Here are the Top 8 trends in supply chain technology for 2026.

1.    Polyfunctional robots. Advances in AI, machine learning and robotics engineering are enabling robots to take on multiple tasks beyond their original design. These flexible systems offer a new workforce model, particularly in environments facing labor shortages, though widespread adoption will evolve over time.

2.    Physical AI. Bringing AI into physical operations, this technology combines AI models with IoT sensors, robotics and automation systems to enable real-time sensing, analysis and execution across supply chain environments. It enhances operational efficiency, safety and adaptability across manufacturing, warehousing and transportation.

3.    Agentic AI. A class of AI systems is emerging that introduces a virtual workforce of agents that move beyond insights to execution, capable of planning, acting and adapting to achieve goals in complex environments.
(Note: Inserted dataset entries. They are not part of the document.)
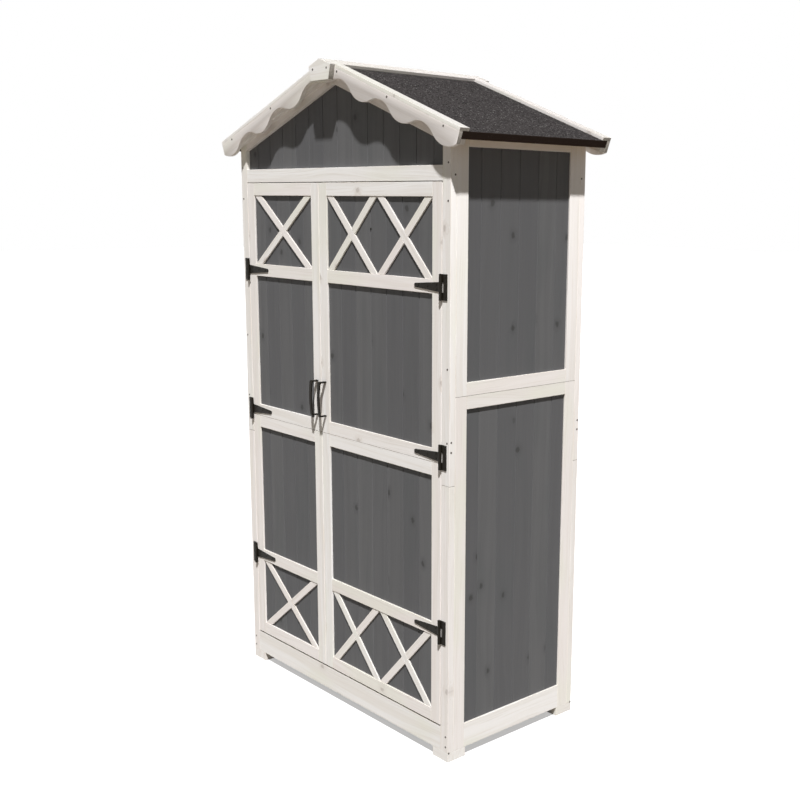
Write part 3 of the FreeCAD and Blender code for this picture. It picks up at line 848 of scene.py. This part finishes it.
# The cabinet and its surroundings, put together
for node in nodes_of("white_timber"):
    thinner = COVER_THINNED if node.endswith("apex_cover") else 0.0
    dress(node, WHITE, arris=TIMBER_ARRIS, thinner=thinner)
for node in nodes_of("grey_boards"):
    dress(node, GREY, upright=True)
for node in nodes_of("plain_timber"):
    dress(node, PINE, arris=INNER_ARRIS)
for node in nodes_of("black_steel"):
    dress(node, BLACK, arris=STEEL_ARRIS)
for node in nodes_of("roof_felt"):
    dress(node, FELT, arris=FELT_ARRIS)
for slot, material in (ZINC, CASE):
    for node in nodes_of(slot):
        paint_node(node, material)

# A thin sheet of painted shade in each hinge notch
add_piece("notch_painted_shade", notch_painted_shade(), "cabinet", WHITE)
screws("post_screws", "cabinet", SCREW, post_screw_places(), radius=2.8 * MM, rise=0.4 * MM)
screws("roof_screws", "cabinet", SCREW, roof_screw_places(), radius=3.0 * MM, rise=0.4 * MM)
screws("plate_screws", "cabinet", BLACK, plate_screw_places(), radius=2.6 * MM, rise=0.8 * MM)
screws("floor_screws", "cabinet", SCREW, floor_screw_places(), radius=3.0 * MM, rise=0.2 * MM)
screws("batten_screws", "cabinet", SCREW, batten_screw_places(), radius=3.0 * MM, rise=0.4 * MM)
screws("catch_screws", "cabinet", SCREW, catch_screw_places(), radius=2.4 * MM, rise=0.6 * MM)
screws("field_screw", "right_door", BLACK, field_screw_place(), radius=3.2 * MM, rise=0.8 * MM)
for side, sx in (("left", -1), ("right", 1)):
    door = side + "_door"
    strike_places = strike_screw_places(side)
    strap_places = strap_screw_places(sx)
    handle_places = handle_screw_places(side)
    screws(side + "_strike_screws", door, SCREW, strike_places, radius=2.2 * MM, rise=0.15 * MM)
    screws(side + "_strap_screws", door, BLACK, strap_places, radius=2.6 * MM, rise=0.8 * MM)
    screws(side + "_handle_screws", door, SCREW, handle_places, radius=4.0 * MM, rise=1.2 * MM)

bpy.context.scene.view_settings.view_transform = "Standard"
pale_floor()
studio_sky(strength=0.08)
sun("key", toward=(1.13, -0.99, 2.63), strength=5.5, spread=2.0)
sun("fill", toward=(1.0, -1.0, 0.15), strength=0.25, spread=60.0)
sun("rear_fill", toward=(-1.0, 1.0, 0.25), strength=1.8, spread=60.0)
photo_camera()
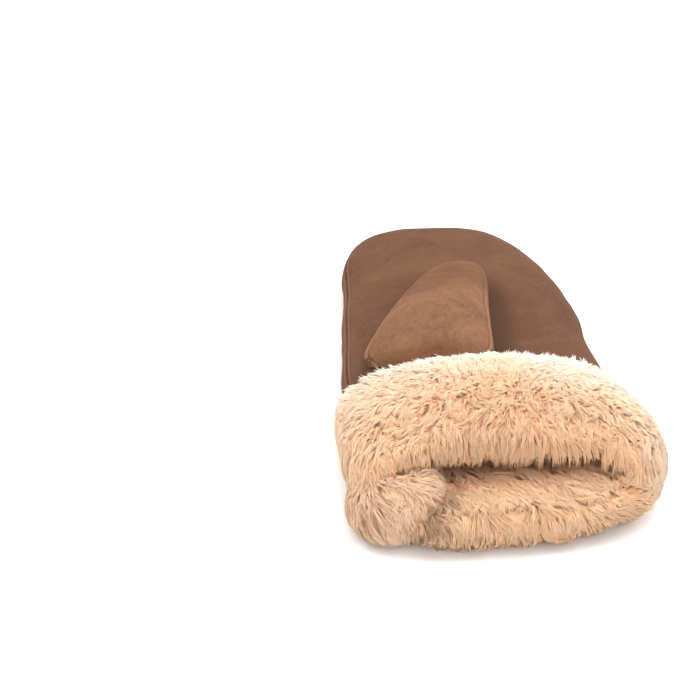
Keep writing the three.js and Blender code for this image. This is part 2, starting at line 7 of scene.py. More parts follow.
import logging
import math
from collections.abc import Callable
from dataclasses import dataclass
from enum import Enum
from functools import partial

import bpy
import numpy as np
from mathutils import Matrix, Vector

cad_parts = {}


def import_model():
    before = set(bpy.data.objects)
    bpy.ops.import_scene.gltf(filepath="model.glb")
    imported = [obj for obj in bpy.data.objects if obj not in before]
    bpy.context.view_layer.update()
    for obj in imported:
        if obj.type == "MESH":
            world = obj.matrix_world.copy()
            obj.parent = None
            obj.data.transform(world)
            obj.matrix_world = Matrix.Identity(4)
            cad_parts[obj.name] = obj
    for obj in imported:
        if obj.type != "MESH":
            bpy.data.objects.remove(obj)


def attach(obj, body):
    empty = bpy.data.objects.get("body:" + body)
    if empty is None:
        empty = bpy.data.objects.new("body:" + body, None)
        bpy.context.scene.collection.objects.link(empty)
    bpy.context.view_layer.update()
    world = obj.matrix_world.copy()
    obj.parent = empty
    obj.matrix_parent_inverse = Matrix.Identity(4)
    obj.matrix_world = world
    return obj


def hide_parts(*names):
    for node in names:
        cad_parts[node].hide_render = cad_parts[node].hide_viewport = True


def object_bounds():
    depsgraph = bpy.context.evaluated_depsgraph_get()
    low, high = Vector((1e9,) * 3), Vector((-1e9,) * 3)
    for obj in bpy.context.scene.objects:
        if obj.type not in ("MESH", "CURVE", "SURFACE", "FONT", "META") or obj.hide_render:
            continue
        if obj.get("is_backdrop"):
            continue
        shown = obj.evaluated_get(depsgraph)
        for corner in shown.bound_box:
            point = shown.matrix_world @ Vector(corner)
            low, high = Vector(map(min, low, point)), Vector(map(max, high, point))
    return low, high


LOG = logging.getLogger("leather_mitten")
Array = np.ndarray
Colour = tuple[float, float, float]
Socket = bpy.types.NodeSocket
Value = bpy.types.NodeSocket | float | tuple
BODY = "root"
METRES = 0.001
TURN = 2 * math.pi
START_ANGLE = -math.pi / 2
# From the design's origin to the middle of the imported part
CENTRE = np.array([3.376, 36.66, 0.0])
# The step that a surface's way out is read over, and how far before its closed end it is last read
NORMAL_STEP = 0.01
TIP_SETBACK = 0.25
# The halvings of a search along the palm, and the share of its width that is still read
SEARCH_STEPS = 24
WIDEST_SHARE = 0.98
# Extra rows just before the fingertip, and how an edge that is rolled is stepped
TIP_ROWS = (0.9, 0.96, 0.99)
EDGE_STEPS = 7
EDGE_REACH = 3.0
# How far hides, hairs' middles and hairs' sides stay above the surface
HIDE_FLOOR = 0.05
PATH_FLOOR = 0.35
THREAD_FLOOR = 0.02
# Places along the cuff's skin: its rear end, where the mouth's inside starts, and its inner end
REAR_END = -4.0
INNER_START = 10
INNER_END = 14
SLEEVE_ROWS = 0.75
# How near the fold's middle other locks may start, as a share of its size
KEPT_OUT = 0.93
# Even scatter over a patch: how finely it is measured, its strides, and how seeds shift them
SAMPLES = 160
STRIDES = (0.7548776662, 0.5698402910)
SEED_SHIFTS = (0.137, 0.233)
# The step over which a skin's scale is read, and the least that a unit of it measures
SKIN_STEP = 0.02
LEAST_SCALE = 0.5
# A thread's sides, and how far the sines of its rise and of its curl turn from root to tip
SIDES = 3
RISE_TURN = 1.9
CURL_TURN = 4.2
# How a screen's colours turn linear
SCREEN_TOE = 0.04045


class Panel(Enum):
    """The two leather panels of the hand."""

    PALM = "palm_panel"
    BACK = "back_panel"


class Half(Enum):
    """The two halves of the thumb."""

    OUTER = "thumb_outer"
    INNER = "thumb_inner"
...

As adoption expands, organizations must establish guardrails to ensure explainability, accountability and responsible use.

4.    Collaborative multiagent systems (MAS). Extending the capabilities of individual AI agents, these systems enable multiple agents to work together across workflows and environments, each specializing in a specific task or domain. By coordinating these agents, organizations can automate complex, multistep processes and improve scalability and adaptability, while requiring strong governance to manage emerging risks.

5.    Intelligent simulation. Enhancing traditional modeling approaches, intelligent simulation integrates AI, machine learning and advanced analytics into simulation models to improve predictive capabilities and decision making. It enables more dynamic planning across logistics, transportation and warehouse operations, supporting a shift toward proactive and adaptive supply chain management.

6.    Domain-specific language models. Designed for targeted business needs, these models are trained or fine-tuned for specialized supply chain use cases, delivering greater accuracy, reliability and compliance than general-purpose AI models. They enable improved performance in areas such as knowledge management, compliance, workflow automation and decision support.

7.    Product provenance. Growing demand for transparency and regulatory compliance is driving the need to trace and verify the origin and journey of products across the supply chain. Technologies such as AI, blockchain and knowledge graphs are advancing the ability to scale provenance across complex supply networks.

8.    Decision governance. As AI adoption scales, organizations are implementing frameworks and guardrails to govern AI-enabled decision making, ensuring transparency, accountability and compliance. This approach is essential to building trust and enabling high-quality, auditable decisions across complex supply chain processes.